By Jody DiPerna
Pittsburgh Current Contributing Writer
What does it mean to be caught up in a history you don’t understand? A history happening in real time all around you which is hidden and withheld? How do you interrogate entrenched political and social and economic forces? How do you confront systemic white supremacy?
These are all questions that undergird Greg Bottoms’ book, Lowest White Boy, new this month from West Virginia University Press. The book takes its title from Lyndon Johnson’s quote, “If you can convince the lowest white man he’s better than the best colored man, he won’t notice you’re picking his pocket.”
The lowest white boy in question is Bottoms himself, now a professor of English at Vermont University, but who grew up in a white working-poor family in Hampton, Virginia. The book is an innovative collection of short essays drawn from his childhood in the 1970’s. Bottoms’ evocative prose quickly establishes this place and his place in it, as a way of pointing up the racism and white privilege baked into American culture.

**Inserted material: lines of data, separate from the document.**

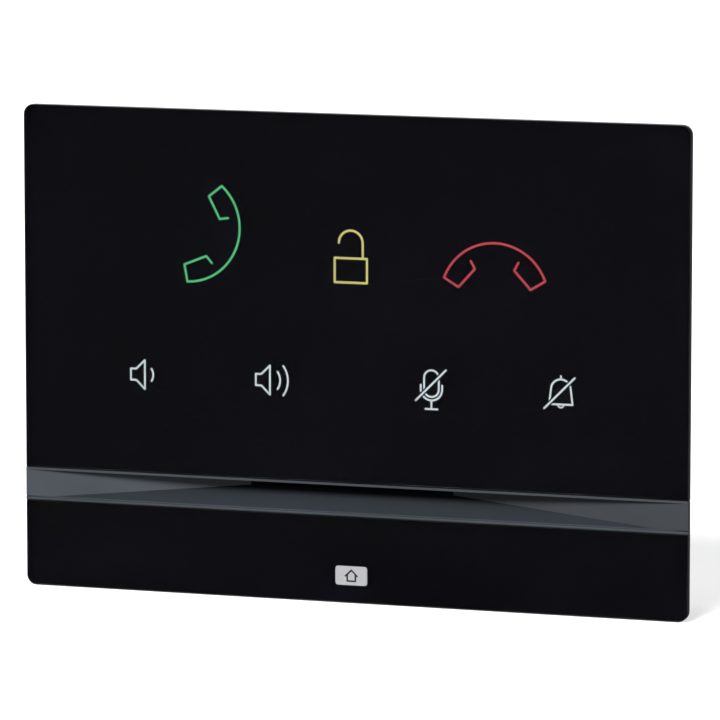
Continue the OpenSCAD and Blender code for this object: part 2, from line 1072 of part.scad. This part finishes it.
module power_header_pins() {
  color(steel)
    header_pins(power_x, 2);
}

module power_plug() {
  color([0.12, 0.42, 0.2])
    plug(power_x, 2);
}

module power_plug_screws() {
  color(steel)
    plug_screws(power_x, 2);
}

module input_header() {
  color([0.1, 0.35, 0.16])
    header(input_x, 4);
}

module input_header_pins() {
  color(steel)
    header_pins(input_x, 4);
}

module input_plug() {
  color([0.12, 0.42, 0.2])
    plug(input_x, 4);
}

module input_plug_screws() {
  color(steel)
    plug_screws(input_x, 4);
}

// ---- reset switch ----

reset_x = 21.5;
reset_z = -12.2;
reset_top = main_board_back - 3.4;

module reset_switch() {
  color([0.3, 0.3, 0.31])
    difference() {
      block(reset_x - 3, reset_x + 3, reset_top, main_board_back, reset_z - 3, reset_z + 3);
      peg(reset_x, reset_z, reset_top - 1, reset_top + 1.6, 2);
    }
}

module reset_button() {
  color([0.75, 0.15, 0.12])
    peg(reset_x, reset_z, reset_top - 3, reset_top + 0.7, 1.7);
}

// ---- wall bracket ----

module wall_bracket() {
  color(steel)
    difference() {
      union() {
        slab(0, bracket_t)
          difference() {
            round_rect(bracket_w, bracket_h, 4);
            translate([0, (bay_low + mouth_high) / 2])
              round_rect(2 * bay_x, mouth_high - bay_low + 1, 2);
            for (sx = [-1, 1]) {
              translate([sx * box_pitch / 2, -3])
                circle(d = box_hole_d);
              for (sz = [-1, 1]) {
                translate([sx * wall_pitch_x / 2, sz * wall_pitch_z / 2])
                  circle(d = wall_hole_d);
                translate([sx * hook_x, sz * hook_z - 4.7])
                  square([hook_w, 9.4], center = true);
              }
            }
          }
        for (sx = [-1, 1])
          for (sz = [-1, 1]) {
            block(sx * hook_x - hook_w / 2, sx * hook_x + hook_w / 2, 0, rear_wall_in + 1.6,
                  sz * hook_z, sz * hook_z + bracket_t);
            block(sx * hook_x - hook_w / 2, sx * hook_x + hook_w / 2, rear_wall_in + 0.3, rear_wall_in + 1.6,
                  sz * hook_z, sz * hook_z + bracket_t + hook_up);
          }
      }
    }
}

module bracket_pads() {
  color([0.06, 0.06, 0.06])
    for (sx = [-1, 1])
      for (z = [-31, 31])
        peg(sx * 20, z, bracket_t, rear_wall_out - 0.1, 4);
}

// ---- assembly ----

wall_bracket();
bracket_pads();
rear_housing();
rating_label();
housing_screws();
front_carrier();
speaker_band();
slot_mesh();
upper_glass();
lower_glass();
upper_ink_mask();
lower_ink_mask();
call_symbol();
unlock_symbol();
hang_up_symbol();
volume_down_symbol();
volume_up_symbol();
mic_mute_symbol();
bell_mute_symbol();
badge();
touch_film();
touch_film_socket();
symbol_diffusers();
light_box();
led_board();
symbol_leds();
touch_controller();
ribbon_cable();
ribbon_sockets();
main_board();
board_screws();
processor();
memory_chip();
shield_can();
poe_transformer();
power_inductor();
capacitors();
ethernet_jack();
jack_contacts();
power_header();
power_header_pins();
power_plug();
power_plug_screws();
input_header();
input_header_pins();
input_plug();
input_plug_screws();
reset_switch();
reset_button();
speaker_frame();
speaker_magnet();
speaker_cone();
speaker_surround();
speaker_gasket();
speaker_screws();
speaker_wires();
speaker_socket();
mic_boot();
microphone();
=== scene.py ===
import math

import bpy
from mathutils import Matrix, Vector


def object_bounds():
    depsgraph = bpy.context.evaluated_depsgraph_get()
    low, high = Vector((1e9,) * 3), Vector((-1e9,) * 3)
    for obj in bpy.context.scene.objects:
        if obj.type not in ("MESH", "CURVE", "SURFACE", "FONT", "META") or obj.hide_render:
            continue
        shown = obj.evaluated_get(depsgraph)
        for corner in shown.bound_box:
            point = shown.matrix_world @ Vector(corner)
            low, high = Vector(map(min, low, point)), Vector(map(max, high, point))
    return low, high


MM = 0.001

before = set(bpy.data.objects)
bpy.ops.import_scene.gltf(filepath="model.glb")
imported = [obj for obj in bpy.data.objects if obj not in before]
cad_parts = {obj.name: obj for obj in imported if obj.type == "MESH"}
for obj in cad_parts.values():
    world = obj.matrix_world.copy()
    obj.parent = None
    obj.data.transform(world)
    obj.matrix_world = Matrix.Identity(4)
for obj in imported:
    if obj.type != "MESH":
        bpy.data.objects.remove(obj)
cad_low, cad_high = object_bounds()

# ---- camera: its angle, distance and lens match the outline of the glass in the photograph ----

CAM_AZIMUTH = math.radians(18.26)
CAM_ELEVATION = math.radians(8.002)
CAM_DISTANCE = 1.46835
CAM_TARGET = Vector((2.248 * MM, cad_low.y, 0.1505 * MM))
CAM_SENSOR = 36
CAM_LENS = 302.09
CAM_NEAR = 0.05
CAM_FAR = 50

scene = bpy.context.scene


def direction(azimuth, elevation):
    """Unit vector from the object out towards these angles; azimuth 0 is straight in front of it."""
    return Vector((
        math.sin(azimuth) * math.cos(elevation),
        -math.cos(azimuth) * math.cos(elevation),
        math.sin(elevation),
    ))


def placed(name, data, looks_along):
    """Puts a camera or a light in the scene and turns it to look along a direction."""
    made = bpy.data.objects.new(name, data)
    scene.collection.objects.link(made)
    made.rotation_mode = "QUATERNION"
    made.rotation_quaternion = looks_along.to_track_quat("-Z", "Y")
    return made


cam_data = bpy.data.cameras.new("studio_camera")
cam_data.sensor_width = CAM_SENSOR
cam_data.lens = CAM_LENS
cam_data.clip_start = CAM_NEAR
cam_data.clip_end = CAM_FAR
cam_side = direction(CAM_AZIMUTH, CAM_ELEVATION)
cam = placed("studio_camera", cam_data, -cam_side)
cam.location = CAM_TARGET + cam_side * CAM_DISTANCE
scene.camera = cam

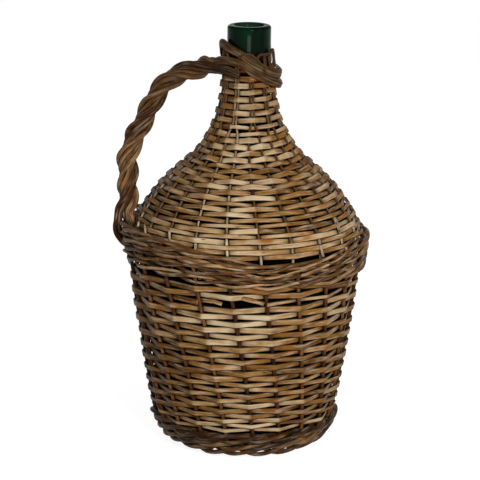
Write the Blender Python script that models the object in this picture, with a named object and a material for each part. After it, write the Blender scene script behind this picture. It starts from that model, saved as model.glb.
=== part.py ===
"""A glass demijohn in a willow basket, with a handle twisted from three strands.

The origin is on the bottle's axis where the foot stands. +Z is up and the handle is at -X.
Lines in the (radius, height) plane are turned round the Z axis. All sizes are in metres.
"""

from math import atan2, cos, pi, radians, sin

import bmesh
import bpy
from mathutils import Vector
from mathutils.geometry import interpolate_bezier

# Gaps
SEAT_GAP = 0.0003
WEAVE_GAP = 0.0005
BOTTLE_GAP = 0.0006

# Heights of the bottle, each measured from the one before
WIDEST_HEIGHT = 0.226
SHOULDER_RISE = 0.146
NECK_RISE = 0.030
FINISH_RISE = 0.038
NECK_HEIGHT = WIDEST_HEIGHT + SHOULDER_RISE
COLLAR_HEIGHT = NECK_HEIGHT + NECK_RISE
TOTAL_HEIGHT = COLLAR_HEIGHT + FINISH_RISE

# Bottle
GLASS_WALL = 0.0035
HEEL_RADIUS = 0.0660
WAIST_RADIUS = 0.0862
BODY_RADIUS = 0.0999
WIDEST_RADIUS = 0.1136
NECK_RADIUS = 0.0213
COLLAR_RADIUS = 0.0236
LIP_RADIUS = 0.0226
BORE_RADIUS = 0.0144
WAIST_RISE = 0.0257
BODY_RISE = 0.1112
FLANK_DROP = 0.026
FLANK_INSET = 0.0024
COLLAR_EDGE = 0.004
LIP_ROUND = 0.0025
PUNT_DEPTH = 0.008
GLASS_SIDES = 24

# Shapes of the curves, as shares of the way out and up
HEEL_SHAPE = [(0.445, 0.078), (0.718, 0.323), (1.0, 1.0)]
SHOULDER_SHAPE = [(0.098, 0.137), (0.338, 0.332), (0.694, 0.540), (0.905, 0.762), (1.0, 1.0)]

# Willow
STRIP_THICKNESS = 0.0022
STRIP_SPACING = 0.0004
LOWER_STAKE_RADIUS = 0.00165
COVER_STAKE_RADIUS = 0.0010
WALE_ROD_RADIUS = 0.0018
STICK_THICKNESS = 0.0035
STICK_WIDTH = 0.0050

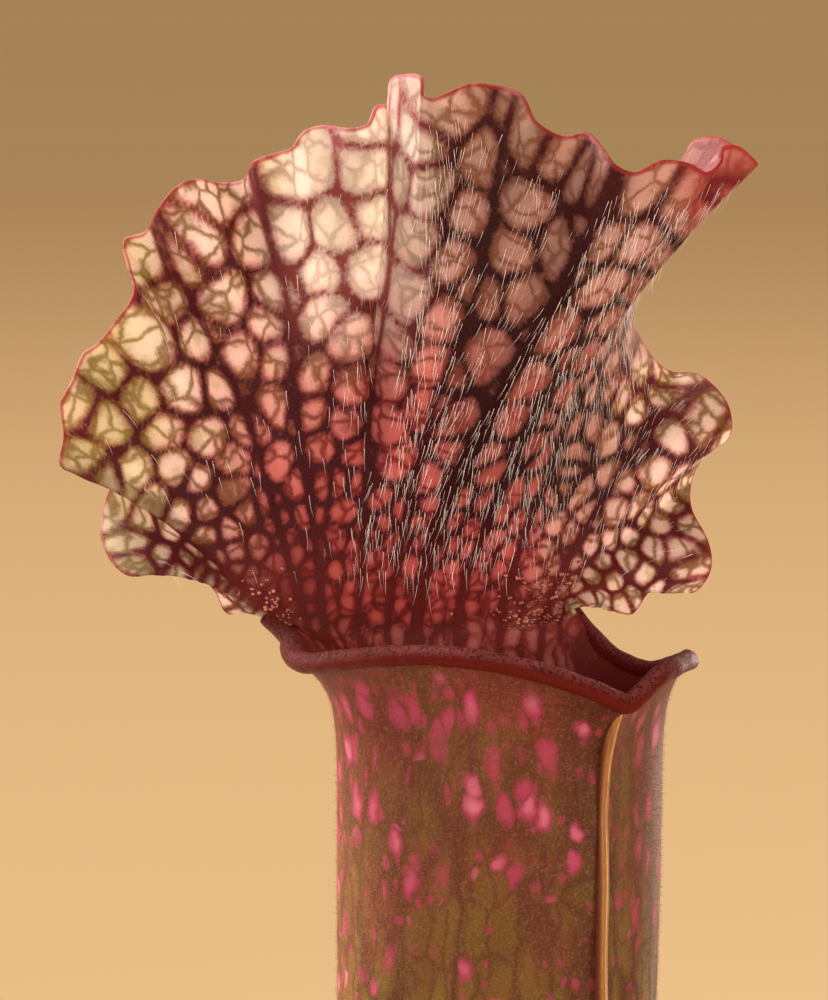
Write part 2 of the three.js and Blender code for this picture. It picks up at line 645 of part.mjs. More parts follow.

“These are real memories, very powerful memories that have stayed with me,” Bottoms told the Current recently by phone. “I’m imposing my adult mind and adult understandings around race and history and policy and politics. I’m trying to write my honest memories — these charged images and the feelings around them — and they are haunted constantly by history.”
In an essay about the public pool where he swam in as a child, he reckons with the fact that it was all white; black kids who simply stopped to rest in the shade of the woods beyond the pool, beyond the fence, were rebuked and threatened.
Bottoms writes, “And I thought the boy on the bike was right, about the shady woods being a free place for anyone, from anywhere, to rest. Months later, though, I began to understand we neighborhood kids were part of something bigger, this unspoken apartheid, a reality so plain and present it took the magic of American myth-making to make its causes vanish each second of every day …”
The essays are short and beautifully crafted, landing the reader right alongside Bottoms as he rides shotgun on the school bus full of black students that his mom drove (the only white bus driver who would drive black students.) He recalls being egged on to shout ‘n****r’ at a group of guys playing basketball. He remembers his grandmother telling him stories in which she describes the behavior of black people as hateful. And then those same stories told again, differently, by his father.
Bottoms is writing about big, nation-defining things: Brown v Board of Education, red-lining, segregation. But in these stories he’s trying to capture the drip, drip, drip of racism and how it shapes the lives of all Americans, but specifically white Americans.
Interspersed throughout the book are black and white newspaper photographs chronicling the slow, volatile integration of Virginia schools, all of which were found at the Valentine Museum of Virginia History in Richmond. One photo stands out to Bottoms. It shows a very middle class looking woman talking to a man who is wearing a placard that says school busing will lead to either Nazism or Communism.
“They’re smiling at each other. It’s just a fun day out. It’s like a bake sale,” Bottoms said. “Except it’s a fun day out and a bake sale that’s trying to keep young people of color from having equal education in America. I feel like we have to look at that. We have to look at that photograph.”
In all of these stories, he’s writing from the perspective of a white boy shielded by and from all this ugliness. Underneath that is an adult acknowledgement of the forces which made it possible for his white parents to buy a house in the ‘good’ neighborhood. And how that would not have been possible for a similar working class black family.
Lowest White Boy is Bottoms’ effort to face his history, our history, one that shaped his childhood and continues to shape this nation, Trump’s America, in an authentic way.
Whatever we do moving forward, he wants to say, it can’t be a lie.
“We are shaped by history, whether we know a damned thing about it or not. And those people out in those McMansions — they’re shaped by history. It’s much easier to not acknowledge that. To not know. Once you get into the sticky spaces I want to take us straight to, it just gets so uncomfortable.”